:: PROBLEM REQUIREMENTS ::
Report how many lines in the listing below include the word "names". Write nothing besides the number.

'''

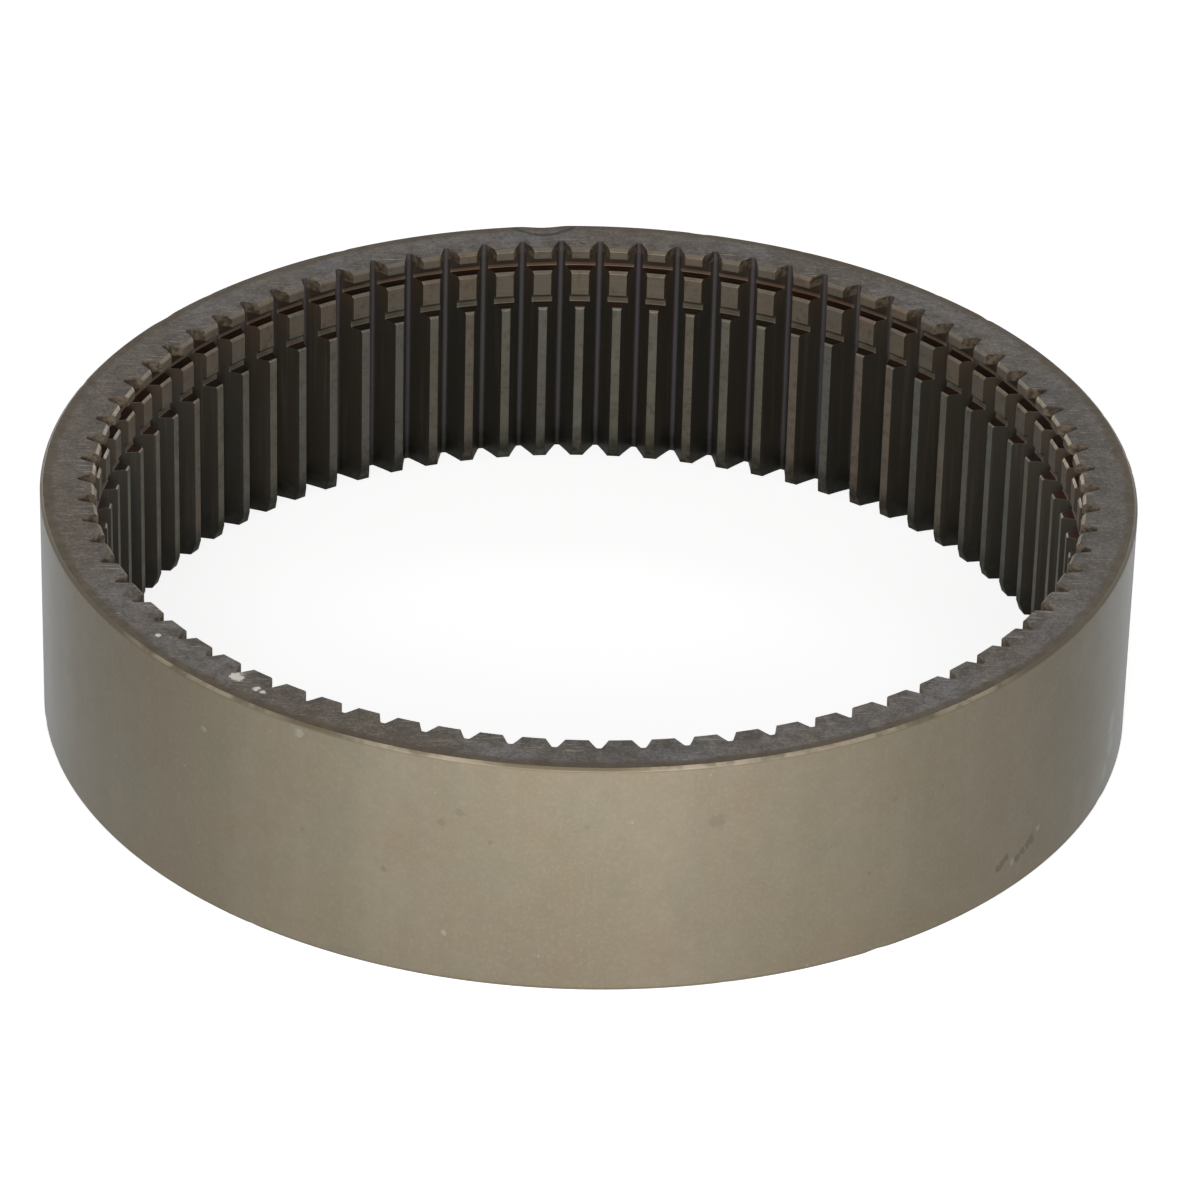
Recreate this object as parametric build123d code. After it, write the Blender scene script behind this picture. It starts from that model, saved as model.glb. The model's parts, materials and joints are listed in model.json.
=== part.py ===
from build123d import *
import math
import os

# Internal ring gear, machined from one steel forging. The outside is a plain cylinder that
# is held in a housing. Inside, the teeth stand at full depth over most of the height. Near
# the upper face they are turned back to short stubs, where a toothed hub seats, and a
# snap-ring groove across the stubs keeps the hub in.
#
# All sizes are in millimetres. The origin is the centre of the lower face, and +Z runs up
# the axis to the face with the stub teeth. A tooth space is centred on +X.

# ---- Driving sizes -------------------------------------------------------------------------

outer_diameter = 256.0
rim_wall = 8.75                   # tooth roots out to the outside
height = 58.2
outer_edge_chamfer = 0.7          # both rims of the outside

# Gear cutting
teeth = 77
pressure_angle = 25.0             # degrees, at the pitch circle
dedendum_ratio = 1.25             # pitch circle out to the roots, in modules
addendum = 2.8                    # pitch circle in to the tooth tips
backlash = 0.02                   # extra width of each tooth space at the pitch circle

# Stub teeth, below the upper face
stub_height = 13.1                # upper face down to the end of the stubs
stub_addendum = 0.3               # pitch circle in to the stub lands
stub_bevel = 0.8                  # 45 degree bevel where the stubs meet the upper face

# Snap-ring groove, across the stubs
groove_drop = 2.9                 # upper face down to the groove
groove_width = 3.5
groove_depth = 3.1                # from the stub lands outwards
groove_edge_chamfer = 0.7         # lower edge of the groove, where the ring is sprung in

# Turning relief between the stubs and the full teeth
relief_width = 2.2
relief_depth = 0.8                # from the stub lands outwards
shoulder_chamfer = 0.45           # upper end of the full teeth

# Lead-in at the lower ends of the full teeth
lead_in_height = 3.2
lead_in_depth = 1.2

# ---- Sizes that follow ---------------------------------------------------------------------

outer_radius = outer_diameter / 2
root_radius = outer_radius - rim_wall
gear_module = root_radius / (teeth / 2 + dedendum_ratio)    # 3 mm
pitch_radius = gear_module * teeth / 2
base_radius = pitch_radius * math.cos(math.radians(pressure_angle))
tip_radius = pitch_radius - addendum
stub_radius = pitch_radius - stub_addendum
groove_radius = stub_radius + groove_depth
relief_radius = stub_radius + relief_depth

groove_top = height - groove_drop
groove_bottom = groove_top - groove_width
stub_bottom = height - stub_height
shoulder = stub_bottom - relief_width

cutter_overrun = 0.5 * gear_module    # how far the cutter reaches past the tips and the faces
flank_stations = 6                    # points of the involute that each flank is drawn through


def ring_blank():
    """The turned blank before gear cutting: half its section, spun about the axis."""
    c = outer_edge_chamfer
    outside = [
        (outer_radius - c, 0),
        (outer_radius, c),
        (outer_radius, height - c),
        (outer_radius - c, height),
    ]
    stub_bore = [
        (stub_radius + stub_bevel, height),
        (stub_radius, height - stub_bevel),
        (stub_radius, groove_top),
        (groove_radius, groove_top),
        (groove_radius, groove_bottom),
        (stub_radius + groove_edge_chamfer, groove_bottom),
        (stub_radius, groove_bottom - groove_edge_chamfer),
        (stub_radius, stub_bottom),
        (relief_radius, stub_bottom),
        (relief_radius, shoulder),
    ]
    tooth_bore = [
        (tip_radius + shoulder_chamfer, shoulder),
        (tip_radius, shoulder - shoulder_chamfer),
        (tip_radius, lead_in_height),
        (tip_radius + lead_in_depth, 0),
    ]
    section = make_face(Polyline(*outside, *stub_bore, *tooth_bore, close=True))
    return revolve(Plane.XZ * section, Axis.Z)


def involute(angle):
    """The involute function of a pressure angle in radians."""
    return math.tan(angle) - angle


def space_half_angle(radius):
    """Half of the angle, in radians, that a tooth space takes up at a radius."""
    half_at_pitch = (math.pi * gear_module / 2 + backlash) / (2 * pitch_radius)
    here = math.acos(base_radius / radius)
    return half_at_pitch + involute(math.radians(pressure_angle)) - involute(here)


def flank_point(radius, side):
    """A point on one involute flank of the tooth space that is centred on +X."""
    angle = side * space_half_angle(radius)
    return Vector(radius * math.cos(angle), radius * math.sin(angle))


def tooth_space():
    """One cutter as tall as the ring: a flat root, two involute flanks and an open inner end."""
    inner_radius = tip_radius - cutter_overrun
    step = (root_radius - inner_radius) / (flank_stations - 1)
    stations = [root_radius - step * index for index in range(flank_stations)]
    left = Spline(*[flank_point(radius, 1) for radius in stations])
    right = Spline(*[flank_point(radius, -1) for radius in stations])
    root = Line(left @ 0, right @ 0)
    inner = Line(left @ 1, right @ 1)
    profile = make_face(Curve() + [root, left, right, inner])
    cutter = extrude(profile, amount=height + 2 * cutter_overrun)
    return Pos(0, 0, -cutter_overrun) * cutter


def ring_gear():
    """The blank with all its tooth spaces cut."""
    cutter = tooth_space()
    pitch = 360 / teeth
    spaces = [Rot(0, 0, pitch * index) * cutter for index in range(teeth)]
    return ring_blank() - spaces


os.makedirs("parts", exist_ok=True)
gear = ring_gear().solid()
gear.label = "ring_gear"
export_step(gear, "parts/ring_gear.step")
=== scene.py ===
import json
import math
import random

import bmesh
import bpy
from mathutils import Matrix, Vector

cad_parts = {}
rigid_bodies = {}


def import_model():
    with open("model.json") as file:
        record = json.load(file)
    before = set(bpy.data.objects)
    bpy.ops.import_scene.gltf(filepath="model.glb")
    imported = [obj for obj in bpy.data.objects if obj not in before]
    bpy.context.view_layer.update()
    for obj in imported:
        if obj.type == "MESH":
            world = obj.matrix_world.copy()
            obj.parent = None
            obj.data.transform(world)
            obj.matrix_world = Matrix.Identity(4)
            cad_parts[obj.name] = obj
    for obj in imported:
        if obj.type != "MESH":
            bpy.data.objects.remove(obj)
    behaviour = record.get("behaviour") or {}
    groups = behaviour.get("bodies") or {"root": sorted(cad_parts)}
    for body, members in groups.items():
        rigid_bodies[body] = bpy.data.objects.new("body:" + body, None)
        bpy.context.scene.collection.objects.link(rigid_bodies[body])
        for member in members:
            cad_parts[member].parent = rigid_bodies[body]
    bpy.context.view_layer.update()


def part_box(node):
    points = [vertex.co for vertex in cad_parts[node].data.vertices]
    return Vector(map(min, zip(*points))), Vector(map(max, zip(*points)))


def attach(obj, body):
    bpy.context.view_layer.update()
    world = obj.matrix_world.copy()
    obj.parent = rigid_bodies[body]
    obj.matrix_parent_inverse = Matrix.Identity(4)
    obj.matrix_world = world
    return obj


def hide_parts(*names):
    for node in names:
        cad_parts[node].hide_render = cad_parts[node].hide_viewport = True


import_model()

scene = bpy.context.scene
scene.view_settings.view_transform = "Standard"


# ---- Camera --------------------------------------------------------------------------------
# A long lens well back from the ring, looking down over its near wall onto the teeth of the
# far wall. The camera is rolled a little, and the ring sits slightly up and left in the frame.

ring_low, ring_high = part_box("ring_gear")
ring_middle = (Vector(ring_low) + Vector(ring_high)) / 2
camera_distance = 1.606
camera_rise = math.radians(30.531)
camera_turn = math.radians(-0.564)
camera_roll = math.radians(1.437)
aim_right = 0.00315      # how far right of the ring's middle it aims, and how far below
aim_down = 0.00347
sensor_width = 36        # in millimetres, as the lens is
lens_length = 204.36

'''

:: ANSWER TO THIS EXERCISE ::
2